罢了,反正已经断绝了关系,加上这层纠葛,注定是没那母女缘分,这关系往后更是隔了千里万里,再无转机的可能。
过来于家拜访的正是裴老爷子。
于老爷子之前虽然也是军人,但跟裴老爷子并不在一个地区,裴老爷子是通过这件事才认识的于老爷子。
他佩服昔日这位老干警,处在那样艰苦的环境下,都能凭一己之力从泥潭中挣扎了出来,证明自己当年是冤枉的。虽然这个过程很漫长的,但他成功了,而有的人终其一生都难做到这一点。
“也幸亏我父亲刚正不阿,当年那个罪名本就是被人硬按在头上的,我父亲作为经验丰富的干警,当年察觉到不对,就给自己留了后手。”于少冲跟裴老爷子感慨,“但这条路还是走的艰难,否则,也不至于这么多年才证明了自己的清白。”
于老爷子是受当年郭红心事件的牵连,被潘远征的父亲在别的事情上扣了帽子,打压下放,跟郭红心被认证的作风问题不是一回事。
于老爷子摇摇头:“咳咳,我回城后才知道自己赶上了好时候,咳咳咳,组织上,咳咳,重翻了那老东西的几桩旧事,重新评估了那老东西经手的一些事,我提交的资料才得以被…咳咳咳…咳咳……被重视重审,咳咳咳……”
于老爷子咳的面色潮红,于少芬过去帮父亲拍背,于少冲拿了痰盂让父亲咳痰。
裴老爷子关切道:“老哥没去医院做个全面检查?”
于少冲替父亲答道:“做过检查了,就是劳累成疾,如今也在吃着药,得慢慢调养。”
“没事,不用拍了。”于老爷子咳了几口痰,胸腔内顺畅了许多,摆摆手,继续跟裴老爷子道,“我跟红心的意思是,死是最痛快的,一颗子弹太便宜他了,他潘远征凭什么这么痛快?但他不能去东三省,大西北或者滇省都行,我们吃过的苦,得让那畜生挨着尝上一尝。我写了些材料,准备递上去,那姓苏的想护他,我也有我想护的人,红心那孩子太委屈了,还有那位被牵扯进来的女同志,好好的一个姑娘就把人家这么毁了……”
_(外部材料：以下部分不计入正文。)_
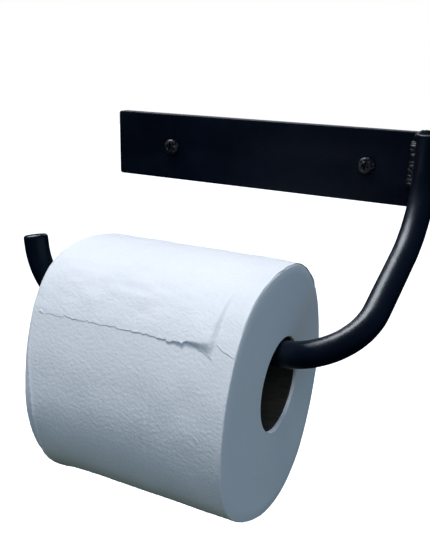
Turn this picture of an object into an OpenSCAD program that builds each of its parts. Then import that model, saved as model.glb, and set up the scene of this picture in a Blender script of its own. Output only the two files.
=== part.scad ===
// Wall-mounted toilet paper holder: a flat steel back plate, one bent round bar welded
// to it, two wall screws in plugs, and the paper roll that hangs and turns on the bar.
// Millimetres. +X runs along the plate towards the welded end, +Y goes into the wall,
// +Z is up. The origin is the centre of the plate's back face.

/* [Back plate] */
// Length of the flat bar
plate_l = 203.2; // [195:0.1:260]
// Height of the flat bar
plate_h = 38.1; // [32:0.1:60]
// Thickness of the flat bar
plate_t = 6.35; // [4.5:0.05:9]
// Radius of the ground corners
plate_corner_r = 1.6; // [0.5:0.1:4]

/* [Bent bar] */
// Diameter of the round bar
bar_d = 12.7; // [10:0.1:14]
// Distance from the plate's welded end to the centre of the upright leg
leg_inset = 14.6; // [12:0.1:20]
// Depth of the first corner of the bar below the plate's centre
elbow_drop = 24.6; // [22:0.1:32]
// Distance of the roll bar's centre line from the wall
reach = 96.4; // [92:0.1:110]
// Depth of the roll bar's centre line below the plate's centre
bar_drop = 74; // [70:0.1:80]
// How far the sloping leg leans towards the plate's middle
leg_lean = 7; // [0:0.1:10]
// Distance of the outer corner of the bar from the plate's middle
outer_corner_x = 89.3; // [86:0.1:100]
// Lean of the upturned end, outwards, towards the wall and upwards
tip_rise = [-6.2, 3, 34.7];
// Centre-line radius of the bend below the plate
bend_1_r = 47.9; // [36:0.1:50]
// Centre-line radius of the bend beside the roll
bend_2_r = 37.5; // [32:0.1:38]
// Centre-line radius of the upturned end
bend_3_r = 35.2; // [32:0.1:37]
// Rounding of the bar's free end
tip_round = 1.4; // [0.5:0.1:3]

/* [Weld beads] */
// Radius of the bead's section
bead_r = 4.2; // [3:0.1:4.5]
// Length of each bead along the upright leg
bead_l = 31; // [15:0.5:34]

/* [Screws and plugs] */
// Distance of the first screw from the plate's free end
screw_inset_a = 37.8; // [20:0.1:60]
// Distance of the second screw from the plate's welded end
screw_inset_b = 46.6; // [40:0.1:70]
// Thread diameter of the screws
screw_d = 4.8; // [4:0.1:5]
// Length of the screws under the head
screw_l = 38; // [35:1:50]
// Diameter of the pan heads
head_d = 9.3; // [8.5:0.1:11]
// Height of the pan heads
head_h = 2.7; // [2.2:0.1:3.5]
// Diameter of the holes in the plate
hole_d = 5.5; // [5.3:0.1:6]
// Outer diameter of the wall plugs
plug_d = 6.4; // [6:0.1:8]
// Length of the wall plugs
plug_l = 31; // [28:1:40]
// Depth of the plugs' mouths behind the wall face
plug_sink = 3; // [2.5:0.5:6]

/* [Paper roll] */
// Width of the roll along the bar
roll_w = 100; // [90:1:106]
// Outer diameter of the wound paper
roll_d = 117; // [90:1:125]
// Distance of the roll's end from the plate's middle, on the welded side
roll_end_x = 49.5; // [48:0.1:50]
// Inner diameter of the cardboard core
core_id = 43.6; // [40:0.1:46]
// Wall thickness of the cardboard core
core_t = 0.8; // [0.6:0.1:1.5]
// How far the core stops short of the paper at the welded end
core_recess = 2.6; // [0:0.1:5]
// How far the loose windings hang forward and below the core's centre
windings_sag = [-2, -3];
// Thickness of the outermost sheet
sheet_t = 0.5; // [0.3:0.1:1]
// Angle of the torn edge, from the wall side over the top
tear_angle = 142.5; // [120:0.5:175]
// Length of the outermost sheet between perforations
sheet_l = 112; // [90:1:125]

/* [Hidden] */
$fn = 72;
bar_r = bar_d / 2;
leg_x = plate_l / 2 - leg_inset;
leg_y = -(plate_t + bar_r);
ARM_PATH = [[leg_x, leg_y, plate_h / 2],
            [leg_x, leg_y, -elbow_drop],
            [leg_x - leg_lean, -reach, -bar_drop],
            [-outer_corner_x, -reach, -bar_drop],
            [-outer_corner_x, -reach, -bar_drop] + tip_rise];
BEND_R = [0, bend_1_r, bend_2_r, bend_3_r, 0];
joint_gap = 0.1;
joint_proud = 0.05;
joint_l = 1;
SCREW_X = [screw_inset_a - plate_l / 2, plate_l / 2 - screw_inset_b];
screw_point_l = 4.6;
recess_l = 4.8;
recess_w = 1.15;
recess_depth = 1.7;
hang_gap = 0.3;
core_z = bar_r + hang_gap - core_id / 2 - bar_drop;
core_od = core_id + 2 * core_t;
wound_centre = [-reach + windings_sag[0], core_z + windings_sag[1]];
sheet_angle = sheet_l / (PI * roll_d) * 360;
BLACK = [0.03, 0.035, 0.05];
PAPER = [0.93, 0.95, 0.97];
CARD = [0.55, 0.45, 0.34];
NYLON = [0.75, 0.76, 0.76];

function unit(v) = v / norm(v);
// Matrix whose Z axis runs along z and whose X axis is as near to x as it can be
function placed(origin, z, x) =
    let (zc = unit(z), yc = unit(cross(zc, x)), xc = cross(yc, zc))
    [[xc[0], yc[0], zc[0], origin[0]],
     [xc[1], yc[1], zc[1], origin[1]],
     [xc[2], yc[2], zc[2], origin[2]],
     [0, 0, 0, 1]];
function before(i) = unit(ARM_PATH[i - 1] - ARM_PATH[i]);
function after(i) = unit(ARM_PATH[i + 1] - ARM_PATH[i]);
// Angle through which the bar turns at corner i, and the length of bar it takes each side
function turn(i) = 180 - acos(before(i) * after(i));
function setback(i) = BEND_R[i] == 0 ? 0 : BEND_R[i] * tan(turn(i) / 2);

// Straight length of bar between corners i and i + 1, up to just short of the bends
module straight(i) {
    start = ARM_PATH[i] + after(i) * (i == 0 ? 0 : setback(i) + joint_gap);
    last = i == len(ARM_PATH) - 2;
    end = ARM_PATH[i + 1] + before(i + 1) * (last ? 0 : setback(i + 1) + joint_gap);
    multmatrix(placed(start, end - start, [0.3, 0.2, 1]))
        if (last) rounded_end(norm(end - start));
        else cylinder(r = bar_r, h = norm(end - start));
}

// Short ring that joins each end of bend i to the straight beside it, a hair wider than the bar
module bend_joints(i) {
    for (way = [before(i), after(i)])
        multmatrix(placed(ARM_PATH[i] + way * setback(i), way, [0.3, 0.2, 1]))
            cylinder(r = bar_r + joint_proud, h = joint_l, center = true);
}

// A straight stub whose far end has a rounded rim
module rounded_end(h) {
    rotate_extrude() {
        square([bar_r - tip_round, h]);
        square([bar_r, h - tip_round]);
        translate([bar_r - tip_round, h - tip_round]) intersection() {
            circle(r = tip_round);
            square(tip_round);
        }
    }
}

module bend(i) {
    middle = ARM_PATH[i] + unit(before(i) + after(i)) * BEND_R[i] / cos(turn(i) / 2);
    first = ARM_PATH[i] + before(i) * setback(i) - middle;
    last = ARM_PATH[i] + after(i) * setback(i) - middle;
    multmatrix(placed(middle, cross(first, last), first))
        rotate_extrude(angle = turn(i)) translate([BEND_R[i], 0]) circle(r = bar_r);
}

module holder_arm() {
    color(BLACK) {
        for (i = [0 : len(ARM_PATH) - 2]) straight(i);
        for (i = [1 : len(ARM_PATH) - 2]) {
            bend(i);
            bend_joints(i);
        }
    }
}

module plate_outline() {
    l = plate_l / 2 - plate_corner_r;
    h = plate_h / 2 - plate_corner_r;
    square([plate_l, 2 * h], center = true);
    square([2 * l, plate_h], center = true);
    for (x = [-l, l], y = [-h, h]) translate([x, y]) circle(r = plate_corner_r);
}

module back_plate() {
    color(BLACK) difference() {
        rotate([90, 0, 0]) linear_extrude(plate_t) plate_outline();
        for (x = SCREW_X) translate([x, 0, 0])
            rotate([90, 0, 0]) translate([0, 0, -1]) cylinder(d = hole_d, h = plate_t + 2);
    }
}

// Fillet weld in the groove between the upright leg and the plate, side is -1 or 1
module weld_bead(side) {
    offset_x = bar_r - 0.6;
    top = plate_h / 2 - bead_r;
    color(BLACK) difference() {
        translate([leg_x + side * offset_x, -plate_t, 0]) {
            translate([0, 0, top - bead_l + 2 * bead_r]) cylinder(r = bead_r, h = bead_l - 2 * bead_r);
            for (z = [top, top - bead_l + 2 * bead_r]) translate([0, 0, z]) sphere(r = bead_r);
        }
        translate([leg_x, leg_y, -plate_h]) cylinder(r = bar_r, h = 2 * plate_h);
        translate([leg_x - plate_h, -plate_t, -plate_h]) cube(2 * plate_h);
    }
}

// Pan-head wood screw with a cross recess, pointing along +Y
module screw(x) {
    color(BLACK) translate([x, -plate_t, 0]) difference() {
        rotate([-90, 0, 0]) {
            cylinder(d = screw_d, h = screw_l - screw_point_l);
            translate([0, 0, screw_l - screw_point_l])
                cylinder(d1 = screw_d, d2 = 0.4, h = screw_point_l);
            pan_head();
        }
        for (turned = [0, 90]) rotate([0, turned, 0])
            translate([-recess_l / 2, -head_h - 1, -recess_w / 2])
                cube([recess_l, recess_depth + 1, recess_w]);
    }
}

// Head with a flat top and a well rounded edge, its seat at z = 0
module pan_head() {
    edge_r = head_h * 0.6;
    translate([0, 0, -head_h]) rotate_extrude() {
        translate([0, edge_r]) square([head_d / 2, head_h - edge_r]);
        square([head_d / 2 - edge_r, head_h]);
        translate([head_d / 2 - edge_r, edge_r]) intersection() {
            circle(r = edge_r);
            translate([0, -edge_r]) square(edge_r);
        }
    }
}

// Plastic plug round the screw's thread, in the wall
module wall_plug(x) {
    color(NYLON) translate([x, plug_sink, 0]) rotate([-90, 0, 0]) difference() {
        cylinder(d = plug_d, h = plug_l);
        translate([0, 0, -1]) cylinder(d = screw_d, h = plug_l + 2);
    }
}

// Moves a shape built along +Z so that it runs along the bar, from the roll's free end
module along_roll(centre) {
    translate([roll_end_x - roll_w, centre[0], centre[1]])
        multmatrix([[0, 0, 1, 0], [1, 0, 0, 0], [0, 1, 0, 0], [0, 0, 0, 1]]) children();
}

module core_tube() {
    color(CARD) along_roll([-reach, core_z]) difference() {
        cylinder(d = core_od, h = roll_w - core_recess);
        translate([0, 0, -1]) cylinder(d = core_id, h = roll_w + 2);
    }
}

module paper_roll() {
    color(PAPER) difference() {
        along_roll(wound_centre) cylinder(d = roll_d, h = roll_w);
        translate([-1, 0, 0]) along_roll([-reach, core_z]) cylinder(d = core_od, h = roll_w + 2);
    }
}

// Outermost sheet, from the torn edge in front up and over the top of the roll
module tail_sheet() {
    color(PAPER) along_roll(wound_centre)
        rotate([0, 0, tear_angle - sheet_angle])
            rotate_extrude(angle = sheet_angle) translate([roll_d / 2, 0]) square([sheet_t, roll_w]);
}

back_plate();
holder_arm();
weld_bead(-1);  // weld_bead_inner
weld_bead(1);  // weld_bead_outer
screw(SCREW_X[0]);  // screw_left
screw(SCREW_X[1]);  // screw_right
wall_plug(SCREW_X[0]);  // wall_plug_left
wall_plug(SCREW_X[1]);  // wall_plug_right
core_tube();
paper_roll();
tail_sheet();
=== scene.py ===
"""Looks of the wall-mounted toilet paper holder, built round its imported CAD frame.

Lengths are in millimetres while a shape is made, and in metres once it is a mesh. Around the
roll, an angle of 0 points at the wall, 90 up and 180 to the front.
"""

import math

import bmesh
import bpy
import numpy as np
from mathutils import Euler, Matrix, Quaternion, Vector


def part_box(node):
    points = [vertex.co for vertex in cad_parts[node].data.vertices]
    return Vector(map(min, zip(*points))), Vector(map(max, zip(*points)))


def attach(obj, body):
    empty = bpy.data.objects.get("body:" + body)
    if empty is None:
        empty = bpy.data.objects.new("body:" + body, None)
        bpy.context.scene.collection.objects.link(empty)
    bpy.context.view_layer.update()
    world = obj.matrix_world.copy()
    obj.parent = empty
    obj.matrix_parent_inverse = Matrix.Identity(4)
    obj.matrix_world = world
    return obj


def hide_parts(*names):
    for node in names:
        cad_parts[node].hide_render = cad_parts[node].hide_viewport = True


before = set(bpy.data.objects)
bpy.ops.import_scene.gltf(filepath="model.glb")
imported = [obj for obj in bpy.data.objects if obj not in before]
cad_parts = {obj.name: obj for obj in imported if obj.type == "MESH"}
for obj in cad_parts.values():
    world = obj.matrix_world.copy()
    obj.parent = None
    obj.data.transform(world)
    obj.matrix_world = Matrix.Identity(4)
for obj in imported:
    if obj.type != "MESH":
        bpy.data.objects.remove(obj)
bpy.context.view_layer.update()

MM = 0.001


def box_mm(node):
    """Lowest and highest corner of a CAD node, in millimetres."""
    low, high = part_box(node)
    return np.array(low) / MM, np.array(high) / MM


# ---------------------------------------------------------------- measures from the frame

PLATE_LOW, PLATE_HIGH = box_mm("back_plate")
ARM_LOW, ARM_HIGH = box_mm("holder_arm")
PAPER_LOW, PAPER_HIGH = box_mm("paper_roll")
CORE_LOW, CORE_HIGH = box_mm("core_tube")
ROLL_CENTRE = (CORE_LOW + CORE_HIGH)[1:] / 2
ROLL_LEFT, ROLL_RIGHT = PAPER_LOW[0], PAPER_HIGH[0]
CORE_OUTER_R = (CORE_HIGH - CORE_LOW)[1] / 2

BAR_R = 6.35
LEG_X, LEG_Y = (ARM_HIGH - BAR_R)[:2]
BAR_Y, BAR_Z = (ARM_LOW + BAR_R)[1:]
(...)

潘顶峰还是被潘母逼着跟他们断绝了关系,丁念君松了一口气。
短短两三日,潘顶峰整个人都瘦了一圈。
划清界限的态度就是,潘父潘母启程时他都不能相送,一个人躺在医院的病床上泪流成河。
丁念君一直提着心,生怕潘顶峰说出让她去送送公婆这样的话,好在潘顶峰没犯这个蠢。
“你也别担心,爸妈去
的地方都打点好了,等孩子出生后,我们带着孩子偷偷去看看爸妈,有你说的那位苏叔叔帮忙,应该不会有人发现……“丁念君轻声安抚着潘顶峰。
潘顶峰点了点头,感激地望了床边的妻子一眼,视线下移,落在她小腹处,关切道:“这段时间辛苦你了,孩子还好吗?”
丁念君柔和地抚摸着肚子,笑了笑,道:“他好着呢,许是孩子也担心爷爷奶奶,担心他爸,这几天都没闹我。”
只是心底苦涩。
公婆被下放,大院那边的宿舍回不去了,潘顶峰的几个好兄弟帮忙,临时租到了一处大杂院的房子,环境虽然差了点儿,房子也小了点儿,好在算是有了个落脚点,等潘顶峰出院后他们再慢慢找,换个好点的住处。
夫妻俩谁也没想到,潘父潘母最终抵达的地方已经不是东三省了!
不仅如此,潘父潘母的口袋在火车上被人划了道口子,藏在身上的钱都被人搜刮一空。